Vaasu reunites with Seema, but minutes later, Saravanan appears, revealing that he was only lying in front of Aishwarya that he had broken their friendship. Seema feels cheated as Vaasu had promised Seema upon their future child that their friendship was cut. Seema is furious and leaves to her mother's place. Vaasu gets irritated and tells Saravanan to leave and never show his face again.

That night, Gautham tells Vaasu that Saravanan had broken up with Aishwarya for him. Vaasu immediately rushes to see him, and they reunite. They decide to start a club of men who have been cheated by their wives or girlfriends. This turns out to be successful. They are also supported by Akila Chechi, the leader of Akila Indian Men Security Club. Then, Assistant Commissioner Vetrivel arrives and tells the trio to join up with their wives by lying that they have their friendship cut.

== Production ==
In November 2013, Arya agreed to finance and star in the lead role of director M. Rajesh's next venture, with Santhanam also brought in to the project to play a supporting role. Nayanthara was also reported to be a part of the film and an official press statement was released during the same month, stating that filming would begin in late 2014 after Arya had finished his ongoing commitments. In March 2014, Rajesh revealed that it would be a sequel to their successful comedy film Boss Engira Bhaskaran (2010) and that Tamannaah Bhatia would also play a new character in the franchise. Nayanthara later opted out of the film, and Rajesh began re-working the script. In October 2014, Rajesh then announced that the film would not be a sequel to his previous film and that it would be a new script.

A launch event was held on 21 November 2014 and the team began production on the same day, with scenes involving Arya and Bhatia shot. The film's title was revealed as Vasuvum Saravananum Onna Padichavanga later that month, along with the initialism "VSOP". Rajesh denied that the initialism was chosen after Very Special Old Pale, calling it coincidence. Filming wrapped in June 2015.

== Music ==
D. Imman composed the soundtrack.

| Title | Singer(s) | Lyrics | Length |
| "Adada Onnum Solladha" | Benny Dayal, Shakthisree Gopalan | Na. Muthukumar | 04:26 |
| "Lucka Maattikkichi" | Dholak Gana Jagan, Senthildass Velayutham, Palaniammal | Rokesh | 04:40 |
| "Naa Romba Busy" | Neeti Mohan, Santhosh Hariharan, Sharanya Gopinath | Na.
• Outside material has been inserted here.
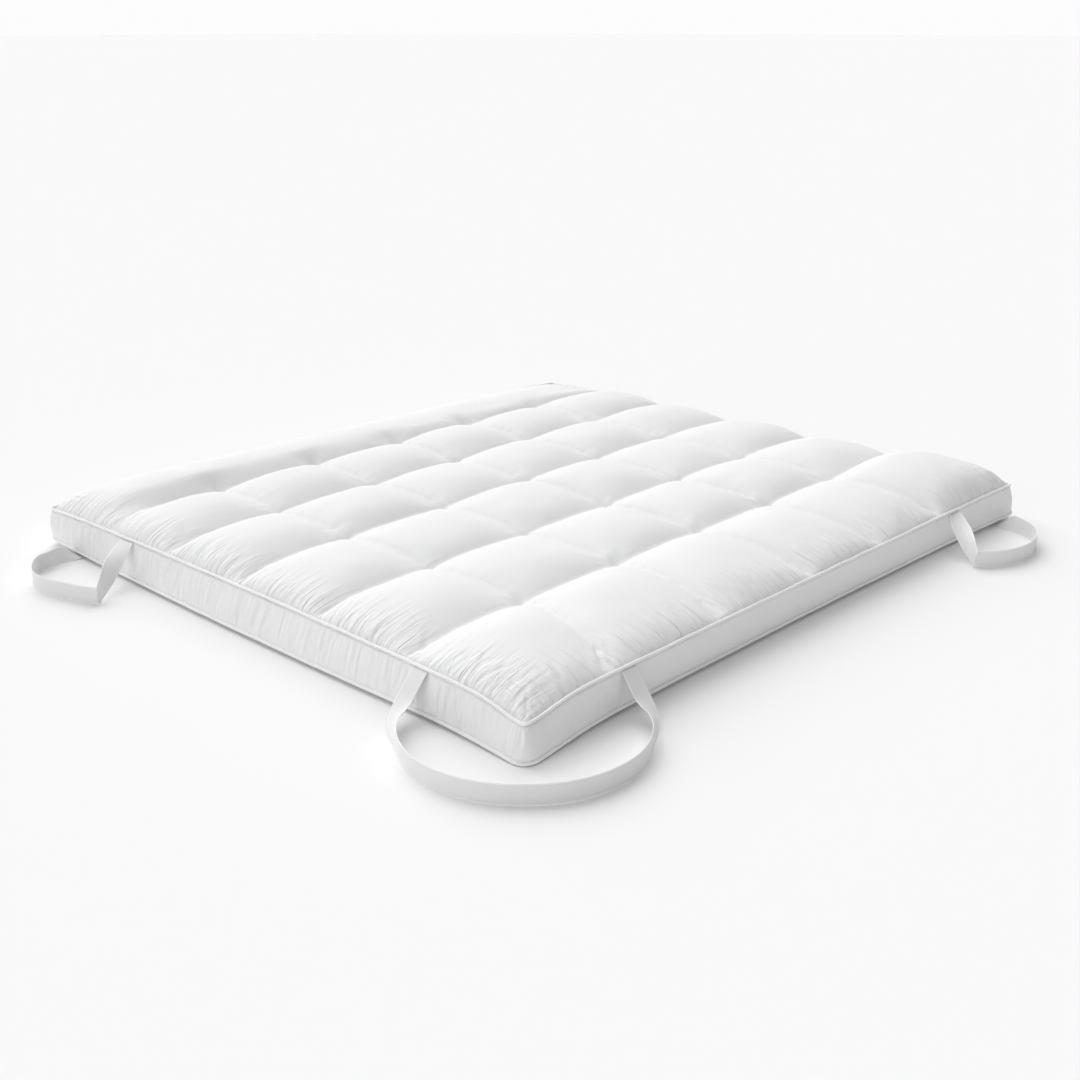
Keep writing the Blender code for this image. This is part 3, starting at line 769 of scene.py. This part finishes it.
def build_quilted_body(materials):
    bm = bmesh.new()
    steps_x, steps_y = pocket_grid(LINES_X), pocket_grid(LINES_Y)
    count = len(steps_x) - 1
    bmesh.ops.create_grid(bm, x_segments=count, y_segments=count, size=count / 2)
    for vert in bm.verts:
        column, row = round(vert.co.x + count / 2), round(vert.co.y + count / 2)
        vert.co = (steps_x[column], steps_y[row], 0)
    fine = [edge for edge in bm.edges if in_fine_border(edge)]
    bmesh.ops.subdivide_edges(bm, edges=fine, cuts=FINE_CUTS, use_grid_fill=True)
    top = list(bm.verts)
    x, y, _ = vert_places(bm).T
    rings = close_body(bm)
    place_verts(top, np.column_stack([*quilt_plan(x, y), quilt_height(x, y)]))
    for verts, places in rings:
        place_verts(verts, places)
    piece = finish_piece(bm, "quilted_top", materials["quilted"])
    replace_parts(piece, "quilted_body")
    return piece


# The band, the piping and the base.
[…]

Muthukumar | 04:36 |
| "Sona Sona" | Armaan Malik, Varun Parandhaman, Maria Roe Vincent | 04:30 |
| "Vasuvum Saravananum" | Sooraj Santhosh, Kailash Kher | 04:31 |

== Release and reception ==
Vasuvum Saravananum Onna Padichavanga was released on 14 August 2015. S. Saraswathi of Rediff.com gave the film 2 stars out of 5 and wrote that "the offending script make Rajesh's Vaasuvum Saravananum Onna Padichavanga a silly and tasteless film that does not deserve your time." The Times of India gave the film 2.5 stars out of 5 and wrote, "What Rajesh has done is [..] taking bits and pieces from his previous successful films and giving us a new film that feels familiar. The only difference is that he manages to succeed... to an extent". Kirubhakar Purushothaman of India Today rated 1 star and criticised that "Rajesh's two-and-half-hour script has nothing, but female bashing, making fun of plus-sized women, double-meaning-ed, innuendo-ed dialogues and absurd one-liners, which are sweet-coated as humour". Baradwaj Rangan wrote in The Hindu, "With such a premise, and with these overgrown adolescents in every frame, why isn't the film a series of Dumb and Dumber-style physical-comedy sketches? Why the flabby romantic passages, with mood-killing songs during which everyone in the theatre returns to whatever game they were playing on their phones?"